DistributedLucene Overview and Usage
Note
This feature is available in NCache Enterprise and Professional editions.
NCache now provides a Lucene module which provides you with an ease of using Lucene for text searching with NCache. You can plug in NCache with your Lucene application to achieve higher level of scalability and optimization.
Note
NCache uses 4.8 Version of Lucene.Net.
Why to Use Lucene with NCache?
Lucene.Net is a standalone text searching engine. The indexes created by Lucene reside on a single node along with the client applications using Lucene. It affects the overall application performance and scalability along with the probability of single point of failure. This is where NCache comes in handy.

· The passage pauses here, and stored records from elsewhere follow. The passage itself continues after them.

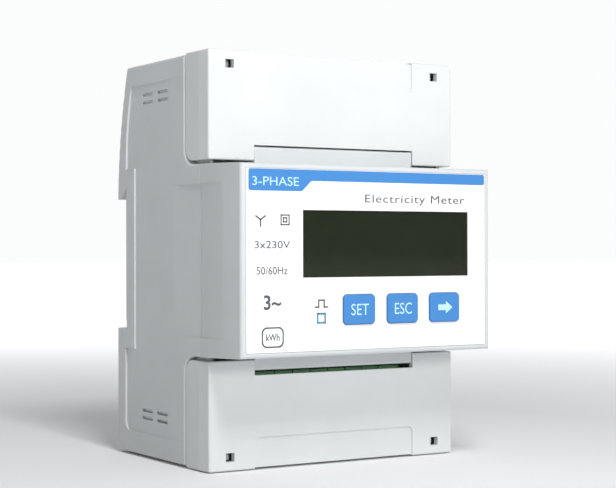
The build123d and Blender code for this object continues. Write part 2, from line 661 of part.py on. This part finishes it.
for piece, name in (
    (rear_base, "rear_base"),
    (front_housing, "front_housing"),
    (upper_cover, "upper_cover"),
    (lower_cover, "lower_cover"),
    (front_label, "front_label"),
    (display_window, "display_window"),
    (lcd_glass, "lcd_glass"),
    (lcd_frame, "lcd_frame"),
    (lcd_backlight, "lcd_backlight"),
    (lcd_connector, "lcd_connector"),
    (key_switches, "key_switches"),
    (pulse_led, "pulse_led"),
    (light_pipe, "light_pipe"),
    (display_board, "display_board"),
    (metering_board, "metering_board"),
    (board_screws, "board_screws"),
    (riser_board, "riser_board"),
    (riser_connectors, "riser_connectors"),
    (transformer_core, "transformer_core"),
    (transformer_winding, "transformer_winding"),
    (filter_capacitors, "filter_capacitors"),
    (surge_varistors, "surge_varistors"),
    (metering_chips, "metering_chips"),
    (voltage_terminal_block, "voltage_terminal_block"),
    (signal_terminal_block, "signal_terminal_block"),
    (voltage_bars, "voltage_bars"),
    (signal_bars, "signal_bars"),
    (din_latch, "din_latch"),
    (latch_spring, "latch_spring"),
    (housing_screws, "housing_screws"),
):
    save(piece, name)
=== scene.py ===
import json
from math import cos, pi, radians, sin

import bmesh
import bpy
from mathutils import Matrix, Vector


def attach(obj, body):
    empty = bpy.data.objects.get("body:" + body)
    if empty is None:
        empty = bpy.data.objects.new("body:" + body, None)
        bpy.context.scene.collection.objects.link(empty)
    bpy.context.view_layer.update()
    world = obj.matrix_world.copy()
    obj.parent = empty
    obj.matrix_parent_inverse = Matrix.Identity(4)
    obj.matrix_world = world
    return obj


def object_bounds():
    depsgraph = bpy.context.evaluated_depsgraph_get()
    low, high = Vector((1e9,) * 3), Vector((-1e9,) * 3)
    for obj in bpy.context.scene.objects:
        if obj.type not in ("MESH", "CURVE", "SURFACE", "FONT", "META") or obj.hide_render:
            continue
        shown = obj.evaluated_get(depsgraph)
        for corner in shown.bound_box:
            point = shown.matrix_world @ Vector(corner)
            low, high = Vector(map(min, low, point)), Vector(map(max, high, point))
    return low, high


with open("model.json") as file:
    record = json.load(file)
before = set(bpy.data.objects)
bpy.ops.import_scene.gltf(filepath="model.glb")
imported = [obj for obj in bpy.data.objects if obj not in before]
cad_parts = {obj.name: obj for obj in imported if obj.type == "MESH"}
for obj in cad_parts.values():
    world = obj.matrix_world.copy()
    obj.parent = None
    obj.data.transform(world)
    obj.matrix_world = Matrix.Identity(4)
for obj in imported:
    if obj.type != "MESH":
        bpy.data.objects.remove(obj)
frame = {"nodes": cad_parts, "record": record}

cad_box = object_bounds()
nodes = frame["nodes"]
MM = 0.001
PRINT = 0.03                  # thickness of the ink, millimetres
LABEL = 60.0                  # depth of the label's face
KEY_FACE = 60.6               # depth of the keys' faces
scene = bpy.context.scene


# ================================================================ materials
class Shader:
    """A node material around one Principled shader, with short calls for the usual textures."""

    def __init__(self, name, roughness=0.5, metallic=0.0, specular=0.5, coat=0.0, coat_roughness=0.1,
                 alpha=1.0):
        self.material = bpy.data.materials.new(name)
        self.material.use_nodes = True
        self.tree = self.material.node_tree
        self.bsdf = self.tree.nodes["Principled BSDF"]
        self.bsdf.inputs["Roughness"].default_value = roughness
        self.bsdf.inputs["Metallic"].default_value = metallic
        self.bsdf.inputs["Specular IOR Level"].default_value = specular
        self.bsdf.inputs["Coat Weight"].default_value = coat
        self.bsdf.inputs["Coat Roughness"].default_value = coat_roughness
        self.bsdf.inputs["Alpha"].default_value = alpha
        self.place = self.tree.nodes.new("ShaderNodeTexCoord").outputs["Object"]

    def link(self, source, target):
        self.tree.links.new(source, target)

    def noise(self, scale, detail=3.0, stretch=(1, 1, 1)):
        """Noise whose lumps are about 1/scale metres wide, longer along an axis with stretch < 1."""
        mapping = self.tree.nodes.new("ShaderNodeMapping")
        mapping.inputs["Scale"].default_value = stretch
        self.link(self.place, mapping.inputs["Vector"])
        node = self.tree.nodes.new("ShaderNodeTexNoise")
        node.inputs["Scale"].default_value = scale
        node.inputs["Detail"].default_value = detail
        self.link(mapping.outputs["Vector"], node.inputs["Vector"])
        return node.outputs["Fac"]

    def ramp(self, source, *stops):
        """A colour ramp; each stop is (position, colour)."""
        node = self.tree.nodes.new("ShaderNodeValToRGB")
        elements = node.color_ramp.elements
        while len(elements) < len(stops):
            elements.new(0.5)
        for element, (position, colour) in zip(elements, stops):
            element.position = position
            element.color = (*colour, 1)
        self.link(source, node.inputs["Fac"])
        return node.outputs["Color"]

    def spread(self, source, low, high):
        """Maps the middle of a noise onto low..high."""
        node = self.tree.nodes.new("ShaderNodeMapRange")
        node.inputs["From Min"].default_value = 0.3
        node.inputs["From Max"].default_value = 0.7
        node.inputs["To Min"].default_value = low
        node.inputs["To Max"].default_value = high
        self.link(source, node.inputs["Value"])
        return node.outputs["Result"]

    def colour(self, source):
        self.link(source, self.bsdf.inputs["Base Color"])

    def bump(self, source, depth, strength=1.0):
        """Relief that stands depth metres high."""
        node = self.tree.nodes.new("ShaderNodeBump")
        node.inputs["Distance"].default_value = depth
        node.inputs["Strength"].default_value = strength
        self.link(source, node.inputs["Height"])
        previous = self.bsdf.inputs["Normal"].links
        if previous:
            self.link(previous[0].from_socket, node.inputs["Normal"])
        self.link(node.outputs["Normal"], self.bsdf.inputs["Normal"])


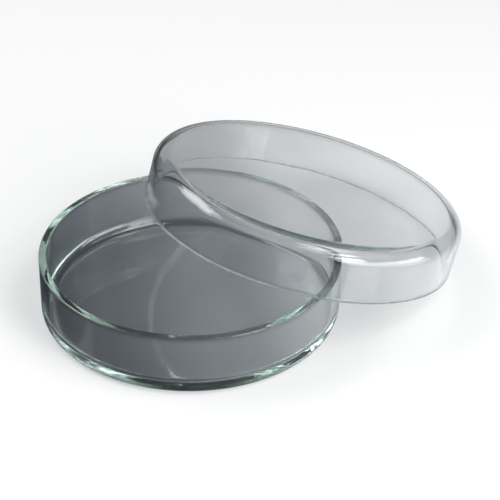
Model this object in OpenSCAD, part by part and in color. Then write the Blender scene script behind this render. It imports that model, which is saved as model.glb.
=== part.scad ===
// Glass petri dish with its loose lid leaning on it.
// The dish stands flat at the origin. The lid, turned with its flat disc
// up, rests on the dish's rim at two points and on the table at its low end.

/* [Dish] */
// Outside diameter of the dish
dish_d = 92; // [80:0.5:93]
// Height of the dish, from its underside to its rim
dish_h = 20; // [14:0.5:22]
// Thickness of the dish's wall
dish_wall = 2.3; // [2:0.1:2.8]
// Thickness of the dish's floor
dish_floor = 2.4; // [1.8:0.1:3.2]
// Outside radius of the corner between underside and wall
dish_heel_r = 3; // [2:0.25:5]
// Inside radius of the corner between floor and wall
dish_fillet_r = 3.2; // [1:0.1:4]

/* [Lid] */
// Outside diameter of the lid
lid_d = 100; // [98:0.5:106]
// Height of the lid, from its rim to its top face
lid_h = 17; // [14:0.5:20]
// Thickness of the lid's skirt
lid_wall = 2; // [1.8:0.1:2.2]
// Thickness of the lid's disc
lid_disc = 2.2; // [1.6:0.1:2.6]
// Outside radius of the shoulder between disc and skirt
lid_shoulder_r = 5; // [3:0.25:5]
// Inside radius of the shoulder
lid_fillet_r = 3.4; // [2:0.1:4]

/* [Rims] */
// Radius of both edges of the dish's rim, which is nearly flat on top
dish_rim_r = 0.4; // [0.3:0.05:0.8]
// Radius of both edges of the lid's rim, which is fire-polished round
lid_rim_r = 0.85; // [0.3:0.05:0.85]

/* [Lean] */
// How far round the dish's rim the lid rests on it, in degrees from its low side
rest_angle = 67.9; // [62:0.1:70]
// Gap left where the two rims meet
rest_gap = 0.1; // [0.05:0.01:0.2]
// Height of the lid's lowest point above the table
table_gap = 0.1; // [0.05:0.01:0.3]

/* [Hidden] */
$fn = 144;

// Centre circles of the rounded edges that meet: the dish's outer one, and
// the lid's inner one. The lid's outer one is what comes near the table.
dish_edge = dish_d / 2 - dish_rim_r;
lid_inner_edge = lid_d / 2 - lid_wall + lid_rim_r;
lid_outer_edge = lid_d / 2 - lid_rim_r;

// The resting point on the dish, on the +Y side; the other is its mirror image
rest_x = dish_edge * cos(rest_angle);
rest_y = dish_edge * sin(rest_angle);
// The same point measured up the lid's slope from the centre of its rim
rest_slope = sqrt(lid_inner_edge * lid_inner_edge - rest_y * rest_y);

// The two radii where the rims meet, added up
rims = dish_rim_r + lid_rim_r;

// Lean of the lid. Its two roundings lie one above the other, square to the
// lid, so their spacing depends a little on the lean itself.
function lean_at(n) =
    asin((dish_h - rims - table_gap
          + (n == 0 ? rims : (rims + rest_gap) / cos(lean_at(n - 1))))
         / (lid_outer_edge + rest_slope));
lean = lean_at(3);

// Centre of the lid's rim plane
lid_x = rest_x + rest_slope * cos(lean) - lid_rim_r * sin(lean);
lid_z = table_gap + lid_rim_r + lid_outer_edge * sin(lean)
        - lid_rim_r * cos(lean);

// Half of the wall of an open round vessel with a flat bottom, standing on
// its bottom: radius r, height h, wall w, bottom t, outer corner ro and
// inner corner ri, both edges of the rim rounded to e.
module vessel_profile(r, h, w, t, ro, ri, e) {
    difference() {
        union() {
            square([r - ro, h - e]);
            translate([r - ro - 1, ro]) square([ro + 1, h - e - ro]);
            translate([r - ro, ro]) circle(ro);
            translate([r - w + e, h - e]) square([w - 2 * e, e]);
            translate([r - e, h - e]) circle(e);
            translate([r - w + e, h - e]) circle(e);
        }
        // the hollow, with its rounded lower corner
        translate([-1, t]) square([r - w - ri + 1, h]);
        translate([-1, t + ri]) square([r - w + 1, h - e - t - ri]);
        translate([r - w - ri, t + ri]) circle(ri);
    }
}

module vessel(r, h, w, t, ro, ri, e) {
    rotate_extrude() vessel_profile(r, h, w, t, ro, ri, e);
}

module dish_base() {
    color([0.62, 0.70, 0.70, 0.45])
        vessel(dish_d / 2, dish_h, dish_wall, dish_floor,
               dish_heel_r, dish_fillet_r, dish_rim_r);
}

module dish_lid() {
    color([0.78, 0.84, 0.84, 0.40])
        translate([lid_x, 0, lid_z])
            rotate([0, lean, 0])
                translate([0, 0, lid_h])
                    rotate([180, 0, 0])
                        vessel(lid_d / 2, lid_h, lid_wall, lid_disc,
                               lid_shoulder_r, lid_fillet_r, lid_rim_r);
}

dish_base();
dish_lid();
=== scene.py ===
import math
import bpy
import numpy as np
from mathutils import Matrix, Vector


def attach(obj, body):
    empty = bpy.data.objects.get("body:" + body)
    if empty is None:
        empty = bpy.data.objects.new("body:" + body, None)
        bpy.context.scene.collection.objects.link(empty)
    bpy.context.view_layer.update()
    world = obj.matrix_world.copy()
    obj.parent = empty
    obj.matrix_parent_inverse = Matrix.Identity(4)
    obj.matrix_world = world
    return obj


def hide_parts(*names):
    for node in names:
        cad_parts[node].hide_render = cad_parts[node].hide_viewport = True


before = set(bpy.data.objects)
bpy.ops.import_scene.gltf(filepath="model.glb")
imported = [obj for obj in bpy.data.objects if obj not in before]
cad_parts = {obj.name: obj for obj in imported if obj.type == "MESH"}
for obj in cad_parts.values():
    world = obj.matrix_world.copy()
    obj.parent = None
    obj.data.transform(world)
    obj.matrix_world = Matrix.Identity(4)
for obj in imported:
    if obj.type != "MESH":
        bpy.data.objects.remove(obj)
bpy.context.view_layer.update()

MM = 0.001

# ---------------------------------------------------------------- sizes, as in part.scad, in mm
DISH = dict(r=46.0, h=20.0, w=2.3, t=2.4, ro=3.0, ri=3.2, rim=0.4)
LID = dict(r=50.0, h=17.0, w=2.0, t=2.2, ro=5.0, ri=3.4, rim=0.85)
REST_ANGLE, REST_GAP, TABLE_GAP = 67.9, 0.1, 0.1


def lid_pose():
    """Lean and rim centre of the lid, by the same rule as the CAD."""
    dish_edge = DISH["r"] - DISH["rim"]
    rim = LID["rim"]
    inner = LID["r"] - LID["w"] + rim
    outer = LID["r"] - rim
    rims = DISH["rim"] + rim
    rx = dish_edge * math.cos(math.radians(REST_ANGLE))
    ry = dish_edge * math.sin(math.radians(REST_ANGLE))
    slope = math.sqrt(inner * inner - ry * ry)
    lean = math.asin((DISH["h"] - TABLE_GAP) / (outer + slope))
    for _ in range(3):
        lean = math.asin((DISH["h"] - rims - TABLE_GAP
                          + (rims + REST_GAP) / math.cos(lean)) / (outer + slope))
    x = rx + slope * math.cos(lean) - rim * math.sin(lean)
    z = TABLE_GAP + rim + outer * math.sin(lean) - rim * math.cos(lean)
    return lean, x, z


LEAN, LID_X, LID_Z = lid_pose()

# ---------------------------------------------------------------- camera, as fitted to the outline
CAM = dict(f=1599.81, dist=498.00, elev=math.radians(35.365),
           yaw=0.03709, pitch=0.03273, roll=0.02022, psi=math.radians(32.435))
TURN = Matrix.Rotation(-CAM["psi"], 3, "Z")     # camera's own frame to the row frame


def make_camera():
    e = CAM["elev"]
    pos = Vector((0, -math.cos(e), math.sin(e))) * CAM["dist"] * MM
    fwd = -pos.normalized()
    right = Vector((1, 0, 0))
    up = right.cross(fwd)
    fwd = (fwd + CAM["yaw"] * right + CAM["pitch"] * up).normalized()
    right = fwd.cross(Vector((0, 0, 1))).normalized()
    up = right.cross(fwd)
    c, s = math.cos(CAM["roll"]), math.sin(CAM["roll"])
    right, up = c * right + s * up, -s * right + c * up
    right, up, fwd, pos = (TURN @ v for v in (right, up, fwd, pos))
    data = bpy.data.cameras.new("camera")
    data.sensor_width = 36.0
    data.lens = CAM["f"] / 500.0 * 36.0
    data.clip_start, data.clip_end = 0.01, 20.0
    cam = bpy.data.objects.new("camera", data)
    m = Matrix((right, up, -fwd)).transposed().to_4x4()
    m.translation = pos
    cam.matrix_world = m
    bpy.context.scene.collection.objects.link(cam)
    bpy.context.scene.camera = cam
    return cam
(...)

NCache provides a distributed implementation of Lucene with minor changes in it's API. Lucene’s API calls NCache at the backend. Separate indexes are maintained on all the nodes. The more the nodes, the higher the scalability and performance. In case of Partitioned-Replicated cache, indexes are maintained on the replica nodes too which provides fault tolerance. Every cache partition holds memory-mapped based Lucene index. This prevents problems like single point of failure. NCache being distributed in nature, with Lucene provides linear write scalability as the documents indexed by the applications are automatically distributed among cache nodes where they are independently indexed. Similarly DistributedLucene provides a linear read scalability since queries are propagated on each partition and results are merged. A higher number of partitions provides higher amount of read and write scalability.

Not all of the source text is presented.